La XIII Conferenza Annuale dell’Unesco Creative Cities Network di Fabriano ha riunito in questi giorni e nella nostra bella regione sindaci e delegati provenienti da tutto il mondo.
Le sfide delle città nel XXI secolo e la definizione di soluzioni concrete – ispirate a cultura, solidarietà e inclusione – sono i temi di confronto per una ridefinizione delle politiche e dei processi di urbanizzazione, alla luce degli obiettivi dall’Agenda ONU 2030.
E, in calendario ieri, c’era anche Save the Apps, un incontro che ha visto – tra gli altri – Giuseppe De Rita, Francesco Merloni, Ermete Relacci e Romano Prodi confrontarsi sul progetto per l’Appennino sostenuto dalla Fondazione Aristide Merloni, insieme ad altri soggetti, tra cui Fondazione Vodafone Italia e Fondazione Ericsson.
Save the Apps – lanciato nel 2017 – nasce con l’obiettivo di dare nuovo impulso all’economia dell’area appenninica e contribuire alla ricostruzione dei valori sia culturali che identitari di questi territori, riportando l’attenzione sulla necessità di interrompere il processo di progressiva marginalizzazione dell’Appennino a esclusivo vantaggio delle aree costiere.
L’iniziativa si articola in tre diversi ambiti: commercio, turismo e agricoltura, e coinvolge le comunità dell’Appennino, le cui energie vitali sono parte integrante del tessuto produttivo del territorio. Ogni progetto si avvale di una forte componente tecnologica, basata su un paradigma sempre maggiormente orientato al digitale e una particolare attenzione è rivolta alle caratteristiche culturali del territorio, culla di grandi tradizioni spirituali e monastiche italiane. E terra fragile, da sempre colpita da sismi; e ormai da tre anni in attesa di una degna ricostruzione dopo il terremoto del 2016.

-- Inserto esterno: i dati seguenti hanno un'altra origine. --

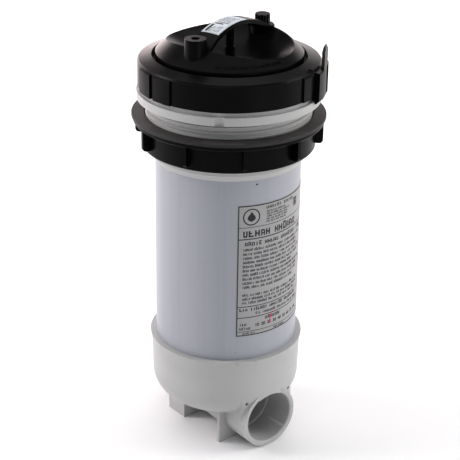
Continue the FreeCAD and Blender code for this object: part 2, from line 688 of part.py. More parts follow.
def lid():
    """The lid with its carrying handle, gauge port and air relief boss."""
    left, right = "-boss_offset", "boss_offset"
    bosses = [
        cone("gauge_mass", "gauge_boss_foot", "gauge_boss", "boss_low", "gauge_boss_top",
             x=left),
        cylinder("relief_mass", "relief_boss", "boss_low", "relief_boss_top - boss_round",
                 x=right),
        cone("relief_crown", "relief_boss", "relief_boss - boss_round",
             "relief_boss_top - boss_round", "relief_boss_top", x=right),
    ]
    tools = [
        cylinder("gauge_bore", "gauge_hole", "boss_low - 1", "gauge_boss_top + 1", x=left),
        cone("gauge_mouth", "gauge_hole", "gauge_hole + gauge_lead",
             "gauge_boss_top - gauge_lead", "gauge_boss_top", x=left),
        cylinder("relief_bore", "relief_hole", "boss_low - 1", "relief_boss_top", x=right),
        cylinder("relief_pit", "relief_well", "relief_well_low", "relief_boss_top + 1",
                 x=right),
        cylinder("relief_pocket", "knob_pocket", "relief_boss_top", "lid_top", x=right),
        tube("seal_groove", "groove_inner", "groove_outer", "lid_seat - 1", "groove_top"),
    ]
    whole = cut("lid_bored", fuse("lid_joined", lid_mass(), *handle(), *bosses), *tools)
    node(place(whole, turn="handle_angle"), "lid")


def lid_seal():
    """The lid's O-ring, pressed flat between the lid's groove and the collar."""
    bulge = "(seal_high - seal_low) * 0.55"
    node(turned("seal", [
        (f"seal_inner + {bulge}", "seal_low", bulge, -1),
        (f"seal_outer - {bulge}", "seal_low"),
        (f"seal_outer - {bulge}", "seal_high", bulge, -1),
        (f"seal_inner + {bulge}", "seal_high"),
    ]), "lid_oring")


def air_relief():
    """The air relief screw with its fluted knob, and its O-ring."""
    x, y = polar("boss_offset", "handle_angle")
    body = turned("relief_screw", [
        ("0", "screw_low"), ("screw_stem - 0.8", "screw_low"),
        ("screw_stem", "screw_low + 1"), ("screw_stem", "knob_low"),
        ("knob_radius - 0.6", "knob_low"), ("knob_radius", "knob_low + 0.6"),
        ("knob_radius", "knob_high - 0.8"), ("knob_radius - 0.8", "knob_high"),
        ("0", "knob_high"),
    ])
    doc.recompute()
    sketch = circle_sketch(body, "flute_circle", "XY_Plane", "knob_radius + 0.6", "0",
                           "flute_radius")
    flute = body.newObject("PartDesign::Pocket", "flute")
    flute.Profile = sketch
    flute.Type = "ThroughAll"
    flute.Midplane = True
    doc.recompute()
    ring = body.newObject("PartDesign::PolarPattern", "flutes")
    ring.Originals = [flute]
    ring.Axis = (sketch, ["N_Axis"])
    ring.Angle = 360
    bind(ring, {"Occurrences": "knob_flutes"})
    body.Tip = ring
    node(place(body, x, y), "air_relief_screw")
    wire = "(ring_seal_outer - ring_seal_inner) / 2"
    seal = doc.addObject("Part::Torus", "relief_seal")
    bind(seal, {"Radius1": f"ring_seal_inner + {wire}", "Radius2": wire})
    node(place(seal, x, y, "(ring_seal_low + ring_seal_high) / 2"), "air_relief_oring")


# ---- labels ----


def labels():
    """The instruction label round the tube, and the sticker on the handle."""
    inner = "tube_radius + label_gap"
    sheet = cylinder("label_sheet", f"{inner} + label_skin", "label_low", "label_high",
                     turn="label_start", sweep="label_sweep")
    bore = cylinder("label_bore", inner, "label_low - 1", "label_high + 1")
    node(cut("label_cut", sheet, bore), "body_label")
    low, high = "-label_gap", "-(label_gap + label_skin)"
    reach = "band_reach"
    skin = turned("sticker_skin", [
        ("0", f"lid_top - ({low})"),
        (reach, dome_height(reach, f"({low})"), f"dome_radius - ({low})", 1),
        (reach, dome_height(reach, f"({high})")),
        ("0", f"lid_top - ({high})", f"dome_radius - ({high})", -1),
    ])
    window = block("sticker_window", ("sticker_from", "sticker_to"),
                   ("-sticker_half", "sticker_half"), ("lid_seat", "lid_top + 9"))
    node(place(common("sticker", skin, window), turn="handle_angle"), "lid_label")


# ---- cartridge ----


def cartridge():
    """The pleated element: two end caps, a slotted core and the pleat pack."""
    low, thick = "cartridge_low", "cap_thick"
    top = f"{low} + cartridge_long"
    for label, foot in (("cartridge_bottom_cap", low), ("cartridge_top_cap", f"{top} - {thick}")):
        node(tube(label, "cap_eye", "cap_radius", foot, f"({foot}) + {thick}"), label)
    core_low, core_high = f"{low} + {thick} + 0.05", f"{top} - {thick} - 0.05"
    core = tube("core_tube", "core_inner", "core_outer", core_low, core_high)
    slots = doc.addObject("Part::Feature", "core_slots")
    slots.Shape = slot_pack(value(core_low), value(core_high))
    node(cut("core_slotted", core, slots), "cartridge_core")
    media = doc.addObject("Part::Feature", "media")
    media.Shape = pleat_pack(value(core_high) - value(core_low))
    node(place(media, z=core_low), "cartridge_media")


def slot_pack(low, high):
    """The boxes that cut the core's slots, in rows and columns."""
    rows, columns = int(value("core_rows")), int(value("core_columns"))
    long, wide = value("core_slot_long"), value("core_slot_wide")
    reach = value("core_outer") + 5
    step = (high - low) / rows
    boxes = []
    for row in range(rows):
        base = low + (row + 0.5) * step - long / 2
        for column in range(columns):
            box = Part.makeBox(reach, wide, long, FreeCAD.Vector(0, -wide / 2, base))
            box.rotate(FreeCAD.Vector(), FreeCAD.Vector(0, 0, 1), 360 * column / columns)
            boxes.append(box)
    core = Part.makeCylinder(value("core_inner") - 2, high, FreeCAD.Vector())
    return Part.makeCompound([box.cut(core) for box in boxes])


def pleat_pack(height):
    """The pleated sheet as a star-shaped ring, standing on Z = 0."""
    pleats = int(value("media_pleats"))
    points = []
    for index in range(2 * pleats):
        radius = value("media_outer") if index % 2 == 0 else value("media_valley")
        angle = math.pi * index / pleats
        points.append(FreeCAD.Vector(radius * math.cos(angle), radius * math.sin(angle), 0))
    star = Part.Face(Part.makePolygon(points + points[:1]))
    eye = Part.makeCylinder(value("media_inner"), height)
    return star.extrude(FreeCAD.Vector(0, 0, height)).cut(eye)


# ---- bypass valve ----


def bypass_valve():
    """The spring valve in the base floor that opens when the cartridge is blocked."""
    x, y = polar("valve_out", "valve_angle")
    seat = turned("valve_seat", [
        ("seat_bore", "seat_low"), ("cage_inner - 0.2", "seat_low"),
        ("cage_inner - 0.2", "cage_high + 0.05"), ("seat_outer", "cage_high + 0.05"),
        ("seat_outer", "floor_high"),
        ("seat_flange", "floor_high"), ("seat_flange", "seat_flange_top"),
        ("seat_bore + 1", "seat_flange_top"), ("seat_bore", "seat_flange_top - 1"),
    ])
    node(place(seat, x, y), "bypass_seat")
    cage = turned("valve_cage", [
        ("cage_eye", "cage_low"), ("cage_inner + 1.9", "cage_low"),
        ("cage_inner + 1.9", "cage_high - 3"), ("cage_outer", "cage_high - 3"),
        ("cage_outer", "cage_high"), ("cage_inner", "cage_high"),
        ("cage_inner", "cage_floor"), ("cage_eye", "cage_floor"),
    ])
    half, tall = "cage_window_half", ("cage_window_low", "cage_window_high")
    windows = [
        block("cage_window_x", ("-30", "30"), (f"-{half}", half), tall),
        block("cage_window_y", (f"-{half}", half), ("-30", "30"), tall),
    ]
    node(place(cut("cage_cut", cage, *windows), x, y), "bypass_cage")
    poppet = turned("valve_poppet", [
        ("0", "poppet_face"), ("poppet_cup", "poppet_face"), ("poppet_cup", "poppet_low"),
        ("poppet_radius", "poppet_low"), ("poppet_radius", "poppet_high - 0.8"),
        ("poppet_radius - 0.8", "poppet_high"), ("0", "poppet_high"),
    ])
    node(place(poppet, x, y), "bypass_poppet")
    spring = new_body("valve_spring")
    sketch = circle_sketch(spring, "wire_circle", "XZ_Plane", "spring_radius", "spring_low",
                           "wire_radius")
    coil = spring.newObject("PartDesign::AdditiveHelix", "coil")
    coil.Profile = sketch
    coil.ReferenceAxis = (sketch, ["V_Axis"])
    coil.Mode = 0
    bind(coil, {"Pitch": "spring_pitch", "Height": "spring_pitch * spring_turns"})
    node(place(spring, x, y), "bypass_spring")


# ---- build, check and export ----


def fault(obj):
    """What is wrong with an object, or None."""
    if "Invalid" in obj.State or "Error" in obj.State:
        return f"{obj.Label}: {obj.State}"
    return None


def node_fault(obj):
    """What is wrong with a sub-part's shape, or None."""
    shape = obj.Shape
    if shape.isNull() or not shape.Solids:
        return f"{obj.Label}: no solid"
    if not shape.isValid():
        return f"{obj.Label}: not valid"
    return None


def main():
    """Builds every sub-part, checks it and writes its STEP file."""
    for maker in (base_cap, filter_body, threaded_collar, mounting_nut, mounting_gasket,
                  lock_ring, lock_tab, lid, lid_seal, air_relief, labels, cartridge,
                  bypass_valve):
        maker()
        doc.recompute()
    faults = [fault(obj) for obj in doc.Objects] + [node_fault(obj) for obj in NODES]
    faults = [text for text in faults if text]
    if faults:
        raise RuntimeError("; ".join(faults))
    os.makedirs("parts", exist_ok=True)
    for obj in NODES:
        obj.Shape.exportStep(f"parts/{obj.Label}.step")
        box = obj.Shape.BoundBox
        print(f"{obj.Label}: {len(obj.Shape.Solids)} solid, {obj.Shape.Volume / 1000:.1f} cm3,"
              f" z {box.ZMin:.1f} to {box.ZMax:.1f}")


main()
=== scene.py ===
"""The looks of a top-load cartridge filter housing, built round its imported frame."""

import json
import logging
import math
import random
from dataclasses import dataclass, field
from enum import Enum
from typing import Any, Callable

import bmesh
import bpy
from mathutils import Matrix, Vector


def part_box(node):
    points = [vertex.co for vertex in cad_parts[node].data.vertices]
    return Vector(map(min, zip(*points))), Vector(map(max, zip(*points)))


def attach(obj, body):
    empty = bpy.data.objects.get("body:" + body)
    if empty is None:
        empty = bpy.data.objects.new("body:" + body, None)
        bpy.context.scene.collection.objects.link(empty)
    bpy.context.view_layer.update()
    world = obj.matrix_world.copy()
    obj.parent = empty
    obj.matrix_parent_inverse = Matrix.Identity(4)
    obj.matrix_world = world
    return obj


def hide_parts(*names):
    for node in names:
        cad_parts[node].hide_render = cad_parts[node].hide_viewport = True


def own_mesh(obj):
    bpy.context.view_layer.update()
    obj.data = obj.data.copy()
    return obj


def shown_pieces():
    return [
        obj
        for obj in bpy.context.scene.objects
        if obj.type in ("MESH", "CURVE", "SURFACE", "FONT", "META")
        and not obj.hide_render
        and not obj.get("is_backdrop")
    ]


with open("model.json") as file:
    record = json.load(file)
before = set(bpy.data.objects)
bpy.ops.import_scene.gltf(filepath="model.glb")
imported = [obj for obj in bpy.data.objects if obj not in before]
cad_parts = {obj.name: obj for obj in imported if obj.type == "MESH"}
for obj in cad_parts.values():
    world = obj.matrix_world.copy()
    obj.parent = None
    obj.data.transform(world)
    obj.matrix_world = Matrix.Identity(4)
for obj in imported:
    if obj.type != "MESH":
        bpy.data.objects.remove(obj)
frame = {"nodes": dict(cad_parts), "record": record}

LOG = logging.getLogger("filter_housing")
MM = 0.001
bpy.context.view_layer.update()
EDGE_LAYER = "rounded_edge"

Colour = tuple[float, float, float]


# ---------------------------------------------------------------- shader graph


class Wire:
    """A shader socket that Python arithmetic can be done on."""

    def __init__(self, graph: "Graph", socket: bpy.types.NodeSocket) -> None:
        """Keeps the graph and the output socket."""
        self.graph = graph
        self.socket = socket

    def __add__(self, other: "Wire | float") -> "Wire":
        """This value plus another."""
        return self.graph.math("ADD", self, other)

    def __sub__(self, other: "Wire | float") -> "Wire":
        """This value less another."""
        return self.graph.math("SUBTRACT", self, other)

    def __rsub__(self, other: float) -> "Wire":
        """A number less this value."""
        return self.graph.math("SUBTRACT", other, self)

    def __mul__(self, other: "Wire | float") -> "Wire":
        """This value times another."""
        return self.graph.math("MULTIPLY", self, other)

    __radd__ = __add__
    __rmul__ = __mul__


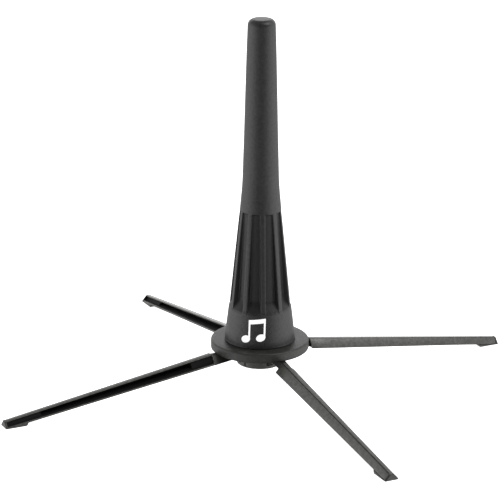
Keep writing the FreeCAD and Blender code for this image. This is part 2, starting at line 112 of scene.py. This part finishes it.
def band_faces(rows, columns, close_rows=False):
    """Quads of a grid whose rows are closed rings."""
    faces = []
    for row in range(rows if close_rows else rows - 1):
        low, high = row * columns, (row + 1) % rows * columns
        for column in range(columns):
            side = (column + 1) % columns
            faces.append((low + column, low + side, high + side, high + column))
    return faces


def capped_tube(rings):
    """Points and faces of closed rings joined in a row, with a face over each end."""
    columns = len(rings[0])
    points = [point for ring in rings for point in ring]
    faces = band_faces(len(rings), columns)
    faces.append(tuple(range(columns)))
    faces.append(tuple(range(len(points) - columns, len(points))))
    return points, faces


# ---------------------------------------------------------------- materials

COAT_ROUGHNESS = 0.25
BROAD_GRAIN = 2.2         # how much coarser the mottling is than the fine grain
FINE_DETAIL = 3.0
BROAD_DETAIL = 5.0
TINT_FROM, TINT_TO = 0.3, 0.7
GLOSS_SPREAD = 0.06
RELIEF_DEPTH = 0.00012    # metres


def node_material(name, color, roughness, specular, grain, bump, mottle, stretch=(1, 1, 1), coat=0.0):
    """Principled material with a fine grain: bump, slight mottling of colour and of roughness."""
    material = bpy.data.materials.new(name)
    material.use_nodes = True
    nodes, links = material.node_tree.nodes, material.node_tree.links
    shader = nodes["Principled BSDF"]
    shader.inputs["Specular IOR Level"].default_value = specular
    if coat:
        shader.inputs["Coat Weight"].default_value = coat
        shader.inputs["Coat Roughness"].default_value = COAT_ROUGHNESS
    place = nodes.new("ShaderNodeTexCoord")
    mapping = nodes.new("ShaderNodeMapping")
    mapping.inputs["Scale"].default_value = stretch
    links.new(place.outputs["Object"], mapping.inputs["Vector"])

    fine = nodes.new("ShaderNodeTexNoise")
    fine.inputs["Scale"].default_value = grain
    fine.inputs["Detail"].default_value = FINE_DETAIL
    links.new(mapping.outputs["Vector"], fine.inputs["Vector"])
    broad = nodes.new("ShaderNodeTexNoise")
    broad.inputs["Scale"].default_value = grain / BROAD_GRAIN
    broad.inputs["Detail"].default_value = BROAD_DETAIL
    links.new(mapping.outputs["Vector"], broad.inputs["Vector"])

    tint = nodes.new("ShaderNodeValToRGB")
    tint.color_ramp.elements[0].position = TINT_FROM
    tint.color_ramp.elements[1].position = TINT_TO
    tint.color_ramp.elements[0].color = [c * (1 - mottle) for c in color] + [1]
    tint.color_ramp.elements[1].color = [c * (1 + mottle) for c in color] + [1]
    links.new(broad.outputs["Fac"], tint.inputs["Fac"])
    links.new(tint.outputs["Color"], shader.inputs["Base Color"])

    gloss = nodes.new("ShaderNodeMapRange")
    gloss.inputs["To Min"].default_value = roughness - GLOSS_SPREAD
    gloss.inputs["To Max"].default_value = roughness + GLOSS_SPREAD
    links.new(fine.outputs["Fac"], gloss.inputs["Value"])
    links.new(gloss.outputs["Result"], shader.inputs["Roughness"])

    relief = nodes.new("ShaderNodeBump")
    relief.inputs["Strength"].default_value = bump
    relief.inputs["Distance"].default_value = RELIEF_DEPTH
    links.new(fine.outputs["Fac"], relief.inputs["Height"])
    links.new(relief.outputs["Normal"], shader.inputs["Normal"])
    return material


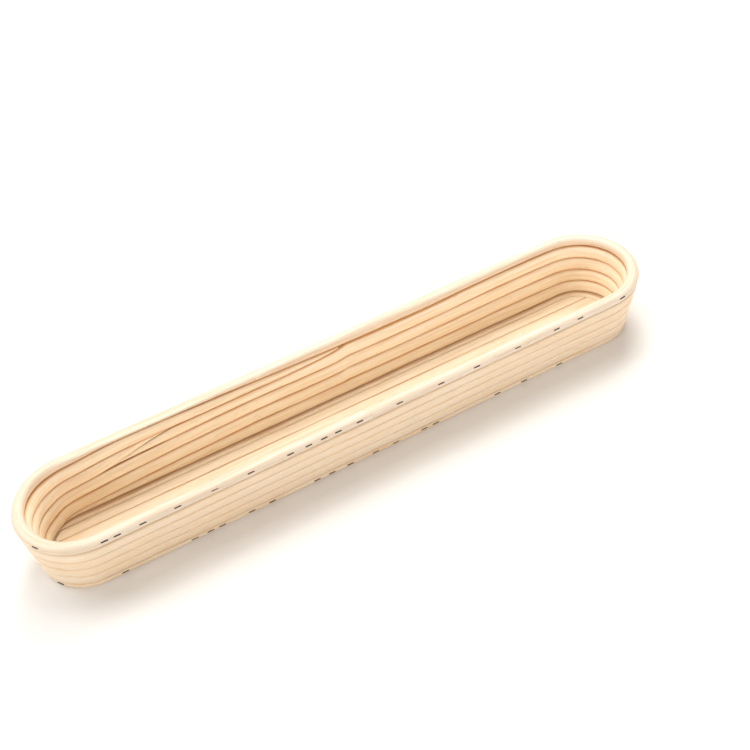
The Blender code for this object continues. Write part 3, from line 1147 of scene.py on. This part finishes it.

Il tema è a me tanto caro, ne ho scritto anche in Coi Piedi per terra, citando tra i tanti che hanno rivolto attenzione alla nostra terra: “Da sempre l’Appennino è la montagna magra, la parente povera delle Alpi, terra delle vacche grasse, dei doppi vetri e delle stufe, quanto l’Appennino lo è delle case abbandonate coi vetri rotti, dei caminetti anneriti e malandati“.
È con piacere che accolgo simili riflessioni e progetti: riaccendono i riflettori sull’importanza strategica dell’Appennino. Sono iniziative che favoriscono una integrazione orizzontale fra lo scheletro appenninico e le aree degradanti verso le coste.
Perché, se l’Appennino costituisce l’ossatura del nostro Paese, la costa ne rappresenta la polpa, e chi vuole l’osso? Nessuno. Ma senz’osso la polpa infracidisce. Giuseppe De Rita ha riproposto le sue metafore di profondo conoscitore del Paese. Conoscitore realistico: “L’Appennino non è nell’agenda politica di nessuno; ma noi vogliamo provarci, con il Governo italiano e con quello europeo“.